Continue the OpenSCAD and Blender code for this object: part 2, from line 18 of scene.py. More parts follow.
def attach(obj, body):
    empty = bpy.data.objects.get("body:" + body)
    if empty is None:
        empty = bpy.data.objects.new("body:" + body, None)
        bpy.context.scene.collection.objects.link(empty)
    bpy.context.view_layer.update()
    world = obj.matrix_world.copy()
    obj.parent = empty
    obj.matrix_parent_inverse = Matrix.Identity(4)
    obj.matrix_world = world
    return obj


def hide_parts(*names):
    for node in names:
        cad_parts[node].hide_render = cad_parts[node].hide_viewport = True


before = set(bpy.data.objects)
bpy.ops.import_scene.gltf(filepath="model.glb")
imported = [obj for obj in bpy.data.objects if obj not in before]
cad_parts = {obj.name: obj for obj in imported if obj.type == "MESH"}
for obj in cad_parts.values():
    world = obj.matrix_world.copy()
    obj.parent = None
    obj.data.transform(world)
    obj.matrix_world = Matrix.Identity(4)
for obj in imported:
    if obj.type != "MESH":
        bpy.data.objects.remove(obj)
● ● ●
### Exercise directions
Copy the data above in full, character for character.

### Result for this task
Continue the OpenSCAD and Blender code for this object: part 2, from line 18 of scene.py. More parts follow.
def attach(obj, body):
    empty = bpy.data.objects.get("body:" + body)
    if empty is None:
        empty = bpy.data.objects.new("body:" + body, None)
        bpy.context.scene.collection.objects.link(empty)
    bpy.context.view_layer.update()
    world = obj.matrix_world.copy()
    obj.parent = empty
    obj.matrix_parent_inverse = Matrix.Identity(4)
    obj.matrix_world = world
    return obj


def hide_parts(*names):
    for node in names:
        cad_parts[node].hide_render = cad_parts[node].hide_viewport = True


before = set(bpy.data.objects)
bpy.ops.import_scene.gltf(filepath="model.glb")
imported = [obj for obj in bpy.data.objects if obj not in before]
cad_parts = {obj.name: obj for obj in imported if obj.type == "MESH"}
for obj in cad_parts.values():
    world = obj.matrix_world.copy()
    obj.parent = None
    obj.data.transform(world)
    obj.matrix_world = Matrix.Identity(4)
for obj in imported:
    if obj.type != "MESH":
        bpy.data.objects.remove(obj)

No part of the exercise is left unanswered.